■ What this task involves ■
Every line below must be reproduced exactly. Copy them all.

+--

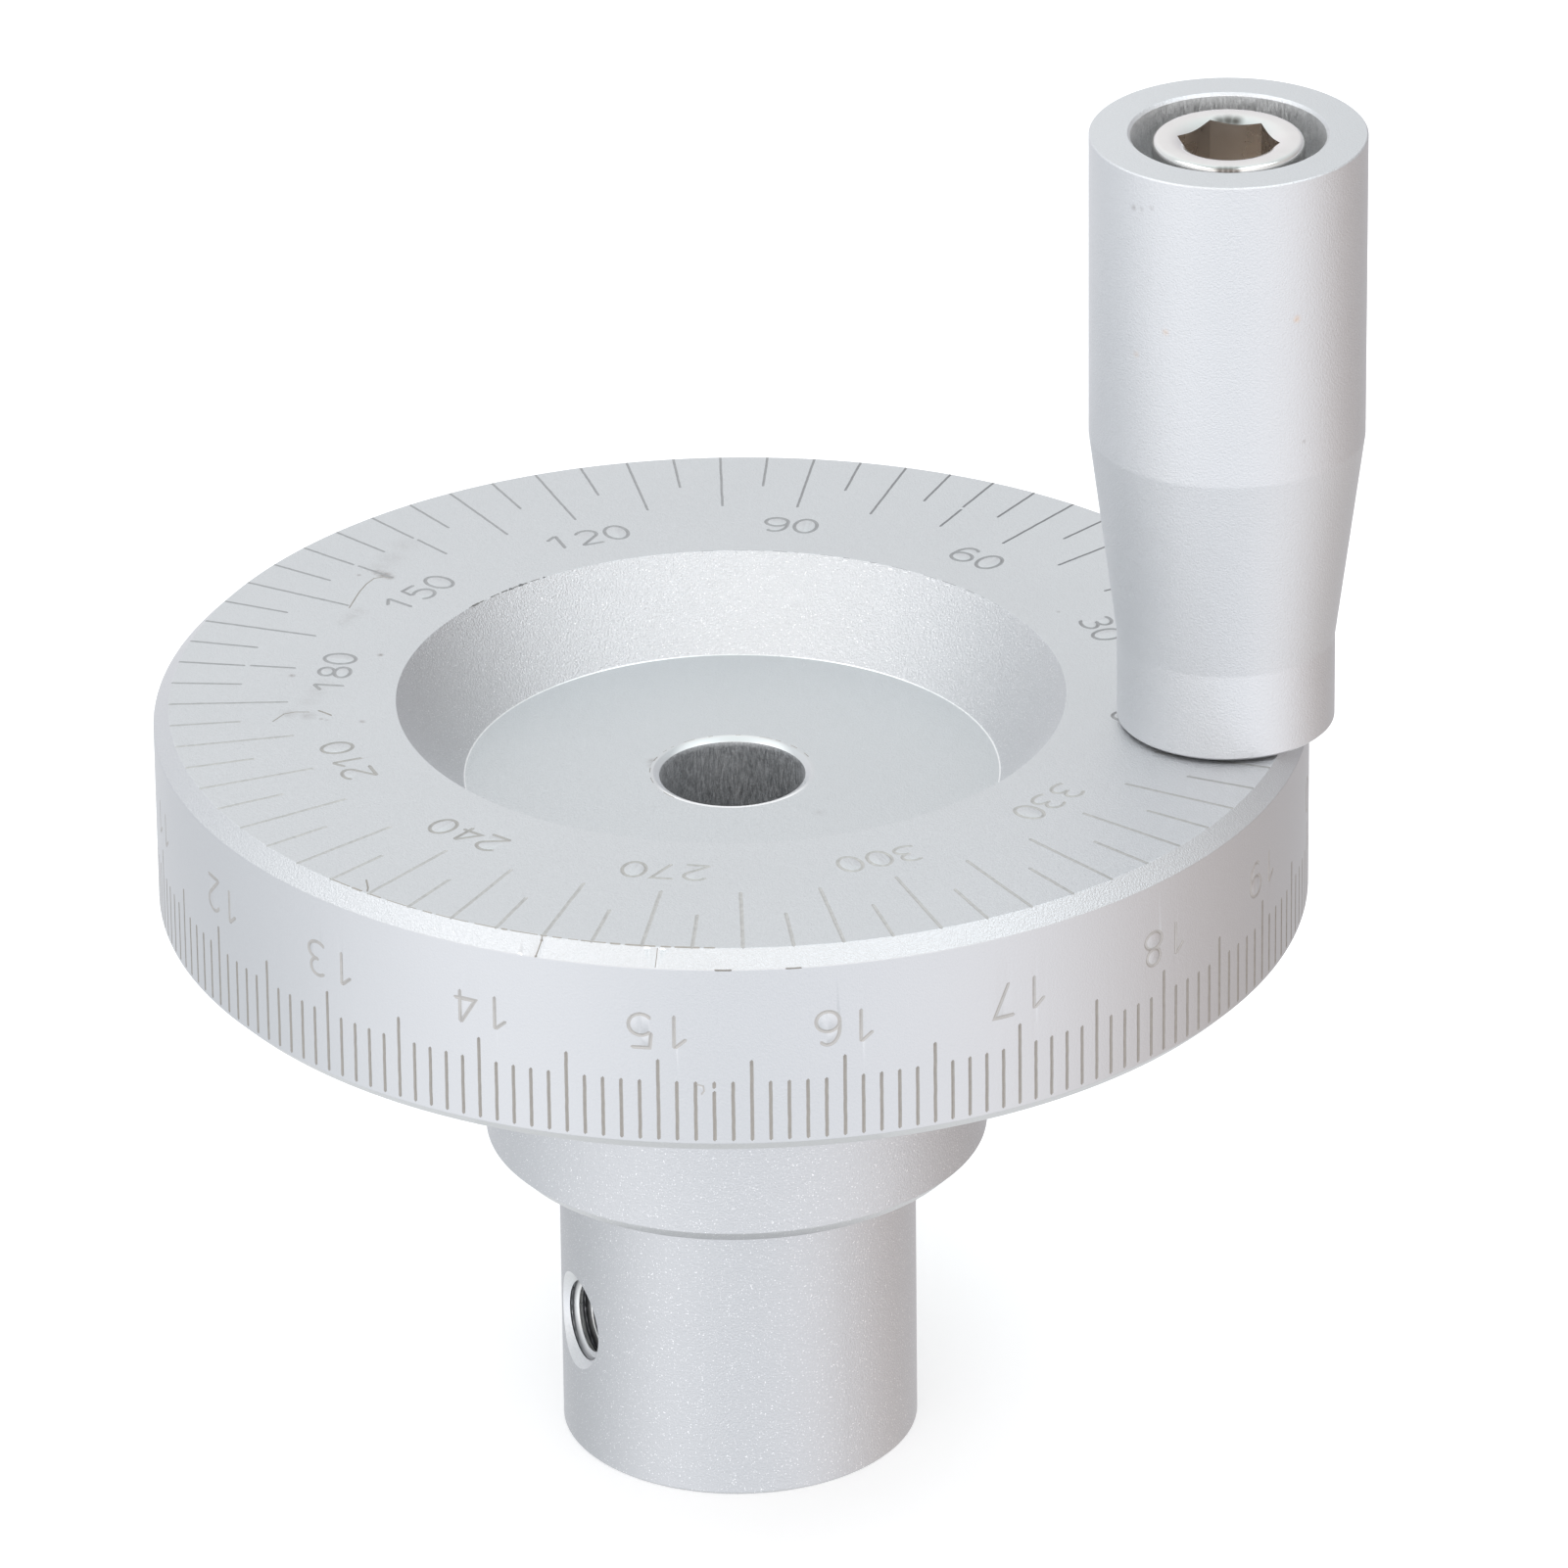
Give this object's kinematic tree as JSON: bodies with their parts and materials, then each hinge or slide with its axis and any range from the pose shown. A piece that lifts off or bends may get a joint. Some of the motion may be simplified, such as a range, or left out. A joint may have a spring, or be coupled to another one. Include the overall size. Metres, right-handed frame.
{
  "type": "machine handwheel",
  "caption": "Turned aluminium machine handwheel with a graduated dial face and rim, a dished shaft seat, a stepped hub and a revolving grip on a spindle.",
  "frame": {"origin": "on the shaft bore's axis, at the hub's bottom face", "axes": "+Z along the shaft axis towards the dial face, +X from the shaft axis towards the grip"},
  "size_m": [0.0838, 0.08, 0.1003],
  "materials": {
    "anodised_aluminium": "bead-blasted, clear anodised",
    "grip_aluminium": "bead-blasted, clear anodised",
    "plated_steel": "bright nickel plate"
  },
  "bodies": {
    "wheel": {"handwheel": "anodised_aluminium", "handle_spindle": "plated_steel"},
    "grip": {"handle_grip": "grip_aluminium"}
  },
  "joints": [
    {"name": "grip_spin", "type": "hinge", "parent": "wheel", "child": "grip", "pos_m": [0.03435, 0, 0.0785], "axis": [0, 0, 1], "continuous": true}
  ]
}
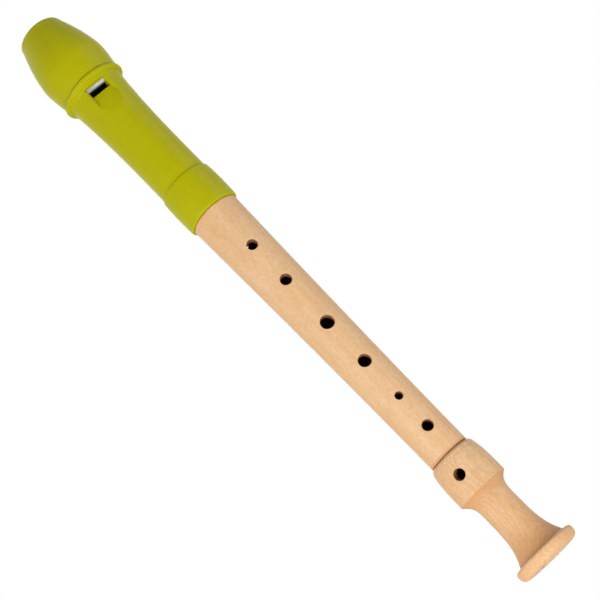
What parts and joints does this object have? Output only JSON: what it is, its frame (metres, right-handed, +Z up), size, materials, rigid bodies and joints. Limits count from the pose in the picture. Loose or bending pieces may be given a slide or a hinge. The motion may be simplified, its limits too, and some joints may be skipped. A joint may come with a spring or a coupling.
{
  "type": "soprano recorder",
  "caption": "Soprano recorder: moulded plastic head with beak, window and ramped lip, turned wooden middle joint with finger holes, and a flared wooden foot.",
  "frame": {"origin": "centre of the foot joint's flat end face, on the bore's axis", "axes": "+Z up the bore's axis from the foot to the beak; -Y is the front, where the window and the finger holes are; +X is the right-hand side seen from the front"},
  "size_m": [0.0326, 0.0326, 0.32],
  "materials": {
    "head_plastic": "lime green moulded plastic, satin",
    "block_plastic": "light grey moulded plastic, satin",
    "body_wood": "pale fine-grained hardwood, oiled satin",
    "foot_wood": "pale fine-grained hardwood, oiled satin",
    "cork": "natural cork, waxed"
  },
  "bodies": {
    "foot": {"foot_joint": "foot_wood"},
    "foot_cork": {"foot_tenon_cork": "cork"},
    "middle": {"middle_joint": "body_wood"},
    "head_cork": {"head_tenon_cork": "cork"},
    "head": {"head_joint": "head_plastic", "windway_block": "block_plastic"}
  },
  "joints": [
    {"name": "foot_pull", "type": "slide", "parent": "foot", "child": "foot_cork", "axis": [0, 0, 1], "range_m": [0, 0.012]},
    {"name": "foot_turn", "type": "hinge", "parent": "foot_cork", "child": "middle", "pos_m": [0, 0, 0.055], "axis": [0, 0, 1], "continuous": true},
    {"name": "head_turn", "type": "hinge", "parent": "middle", "child": "head_cork", "pos_m": [0, 0, 0.21], "axis": [0, 0, 1], "continuous": true},
    {"name": "head_pull", "type": "slide", "parent": "head_cork", "child": "head", "axis": [0, 0, 1], "range_m": [0, 0.03]}
  ]
}
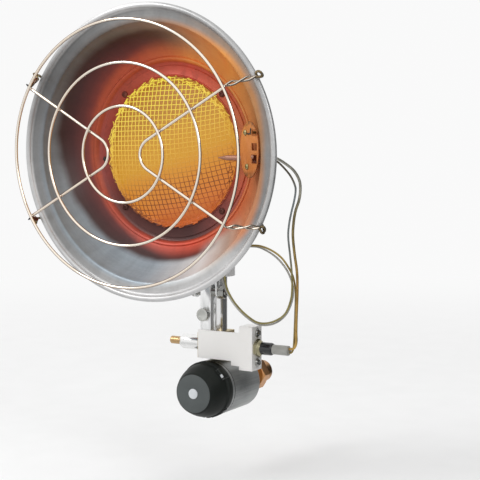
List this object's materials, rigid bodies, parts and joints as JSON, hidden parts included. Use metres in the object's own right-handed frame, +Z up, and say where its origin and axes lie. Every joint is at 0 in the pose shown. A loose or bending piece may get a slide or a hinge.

+--

■ Reply to the task ■
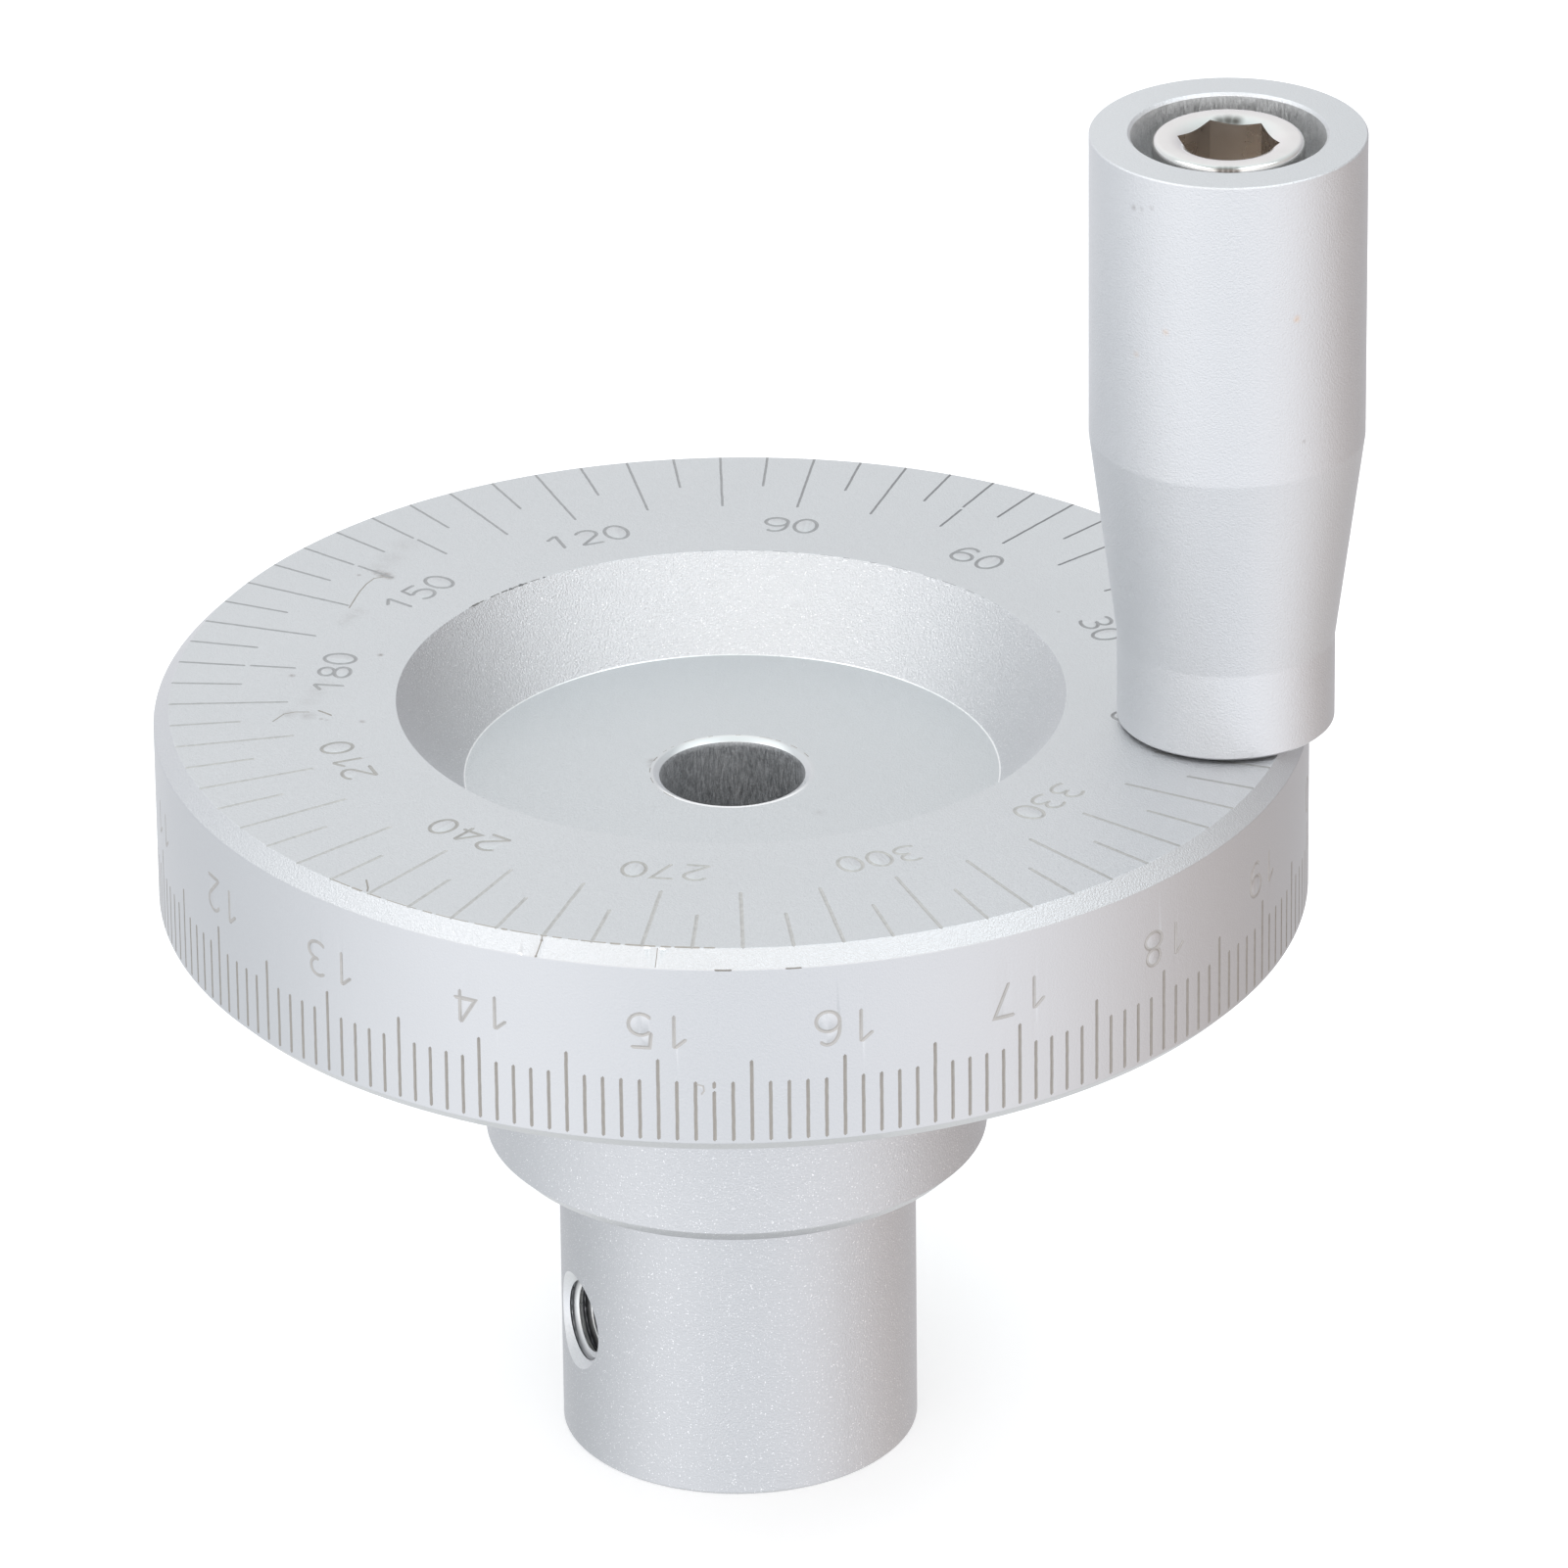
Give this object's kinematic tree as JSON: bodies with their parts and materials, then each hinge or slide with its axis and any range from the pose shown. A piece that lifts off or bends may get a joint. Some of the motion may be simplified, such as a range, or left out. A joint may have a spring, or be coupled to another one. Include the overall size. Metres, right-handed frame.
{
  "type": "machine handwheel",
  "caption": "Turned aluminium machine handwheel with a graduated dial face and rim, a dished shaft seat, a stepped hub and a revolving grip on a spindle.",
  "frame": {"origin": "on the shaft bore's axis, at the hub's bottom face", "axes": "+Z along the shaft axis towards the dial face, +X from the shaft axis towards the grip"},
  "size_m": [0.0838, 0.08, 0.1003],
  "materials": {
    "anodised_aluminium": "bead-blasted, clear anodised",
    "grip_aluminium": "bead-blasted, clear anodised",
    "plated_steel": "bright nickel plate"
  },
  "bodies": {
    "wheel": {"handwheel": "anodised_aluminium", "handle_spindle": "plated_steel"},
    "grip": {"handle_grip": "grip_aluminium"}
  },
  "joints": [
    {"name": "grip_spin", "type": "hinge", "parent": "wheel", "child": "grip", "pos_m": [0.03435, 0, 0.0785], "axis": [0, 0, 1], "continuous": true}
  ]
}
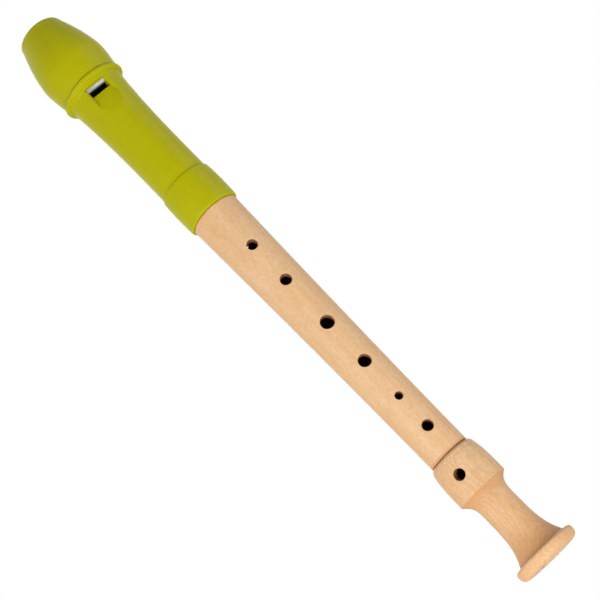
What parts and joints does this object have? Output only JSON: what it is, its frame (metres, right-handed, +Z up), size, materials, rigid bodies and joints. Limits count from the pose in the picture. Loose or bending pieces may be given a slide or a hinge. The motion may be simplified, its limits too, and some joints may be skipped. A joint may come with a spring or a coupling.
{
  "type": "soprano recorder",
  "caption": "Soprano recorder: moulded plastic head with beak, window and ramped lip, turned wooden middle joint with finger holes, and a flared wooden foot.",
  "frame": {"origin": "centre of the foot joint's flat end face, on the bore's axis", "axes": "+Z up the bore's axis from the foot to the beak; -Y is the front, where the window and the finger holes are; +X is the right-hand side seen from the front"},
  "size_m": [0.0326, 0.0326, 0.32],
  "materials": {
    "head_plastic": "lime green moulded plastic, satin",
    "block_plastic": "light grey moulded plastic, satin",
    "body_wood": "pale fine-grained hardwood, oiled satin",
    "foot_wood": "pale fine-grained hardwood, oiled satin",
    "cork": "natural cork, waxed"
  },
  "bodies": {
    "foot": {"foot_joint": "foot_wood"},
    "foot_cork": {"foot_tenon_cork": "cork"},
    "middle": {"middle_joint": "body_wood"},
    "head_cork": {"head_tenon_cork": "cork"},
    "head": {"head_joint": "head_plastic", "windway_block": "block_plastic"}
  },
  "joints": [
    {"name": "foot_pull", "type": "slide", "parent": "foot", "child": "foot_cork", "axis": [0, 0, 1], "range_m": [0, 0.012]},
    {"name": "foot_turn", "type": "hinge", "parent": "foot_cork", "child": "middle", "pos_m": [0, 0, 0.055], "axis": [0, 0, 1], "continuous": true},
    {"name": "head_turn", "type": "hinge", "parent": "middle", "child": "head_cork", "pos_m": [0, 0, 0.21], "axis": [0, 0, 1], "continuous": true},
    {"name": "head_pull", "type": "slide", "parent": "head_cork", "child": "head", "axis": [0, 0, 1], "range_m": [0, 0.03]}
  ]
}
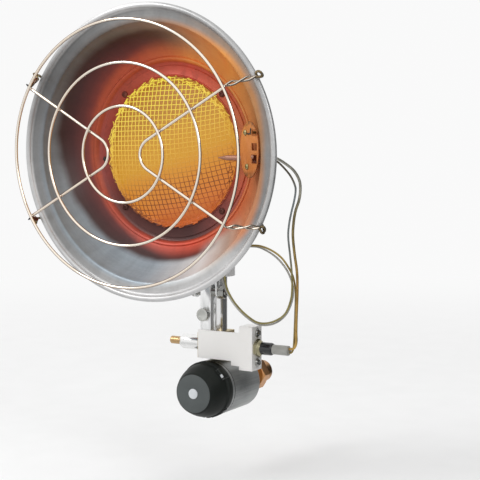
List this object's materials, rigid bodies, parts and joints as JSON, hidden parts included. Use metres in the object's own right-handed frame, +Z up, and say where its origin and axes lie. Every joint is at 0 in the pose shown. A loose or bending piece may get a slide or a hinge.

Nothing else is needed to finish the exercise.